The Foundation works to maximize higher education in as many communities as possible, to promote innovative academic research, to engage artists in social involvement, to invest in groundbreaking economic-social models, and to foster young and committed leadership.

History 
 
The Edmond de Rothschild Foundation (IL) was founded by the Baron Edmond de Rothschild, the grandson of Edmond James de Rothschild. While his grandfather made his mark on land acquisition, Baron Edmond de Rothschild will be remembered for his contribution to the industrialization of the Land of Israel and his generous contributions to educational and cultural institutions.
 
At the end of the 1950's, the Rothschild family transferred the Caesarea land (some ) to the Edmond the Rothschild Foundation (IL) and invited the state to be a partner in the Foundation. The model according to which the foundation operates is a unique model whereby all the proceeds from the development of the Caesarea community are transferred from the subsidiaries of The Edmond de Rothschild Foundation (IL), the Caesarea Development Corporation and the Caesarea Properties Corporation to the foundation, which contributes to the advancement of education and higher education in Israel.
 
When Baron Edmond de Rothschild died in 1997, the banking and philanthropic foundations of the family moved to his son Baron Benjamin de Rothschild. Baron Benjamin de Rothschild and his wife, Baroness Ariane de Rothschild, are involved and lead the Edmond de Rothschild Foundation (IL) in Israel as part of the Edmond de Rothschild Foundation's network of educators in the world.

The Foundation Vision
The Edmond de Rothschild Foundation (Israel) exemplifies the Rothschild family's long-standing commitment to the pioneering spirit of the State of Israel. 
As part of a tradition of more than 130 years, the Edmond de Rothschild Foundation (IL) has pioneered a philanthropic vision that focuses on building a cohesive society by narrowing the social gap and promoting excellence, diversity and leadership through higher education.

The Foundation seeks to motivate social change processes through dozens of projects across the country that provide opportunities for empowerment for many communities in Israel. The Foundation leads, develops and supports social entrepreneurship and works to achieve higher education, entrepreneurship, art and academic research.

The Foundation Operation Fields

To realize its vision, the Edmond de Rothschild Foundation (IL) operates in five areas: in order to narrow gaps in Israeli society by promoting social mobility of young people from peripheral populations by acquiring higher education and translating it into suitable employment.

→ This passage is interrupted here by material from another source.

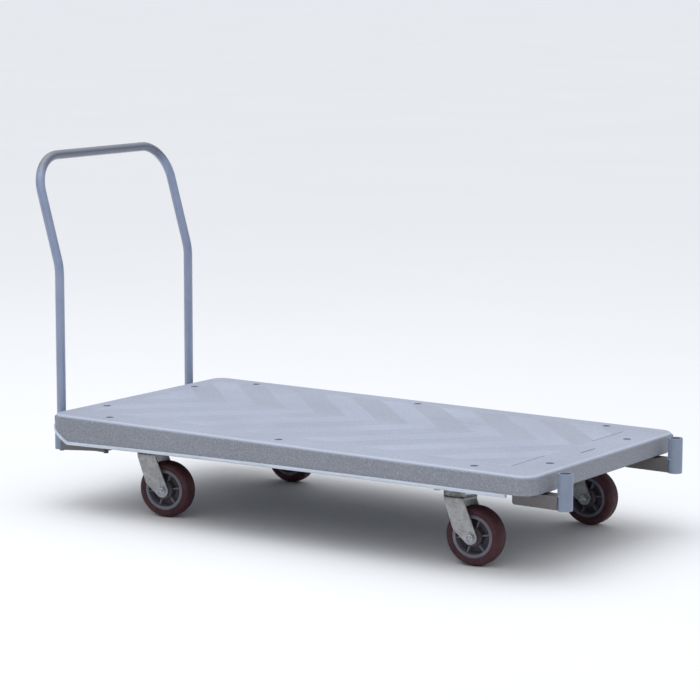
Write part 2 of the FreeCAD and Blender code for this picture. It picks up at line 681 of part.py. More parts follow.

 Ensuring access to and success in higher education - towards narrowing the gaps in Israeli society, by advancing social mobility among young people from peripheral populations through the acquisition of higher education and its translation into commensurate employment.
 Academic Excellence - towards fostering the next generation of researchers, promoting innovative research, and contributing to the development of professionalism and excellence in philanthropy.
 The arts - towards promoting social impact and involvement through art, cultivating excellence, and upholding a long-standing family tradition of supporting the arts.
 Impact Entrepreneurship - with the goal of creating a measurable business model and encouraging the flow of new funds which would address social and environmental needs.
 Leadership - towards establishing a reserve of young leaders, who will integrate into positions of influence in Israeli society and act to promote social issues. The leadership programs are run by the Edmond De Rothschild Partnerships.
The Edmond de Rothschild Partnerships, established in 2016, strives to reduce disparity in Israeli society and to provide opportunities for youth from socio-geographic peripheries. The organization was set up to create one roof for youth and young adult leadership programs, with the aim of establishing the next generation of Israeli leaders based on social worldviews and humanistic principles – reducing social gaps, promoting equal opportunities, solidarity and mutual respect.

Board of Governors
Today, Baron Benjamin de Rothschild and his wife, Baroness Ariane de Rothschild, are involved and lead the activities of the Edmond de Rothschild Foundation (IL) in Israel. On 1 June 2019, Michael Kliger was appointed Deputy Chairman of the Edmond de Rothschild Foundation (IL).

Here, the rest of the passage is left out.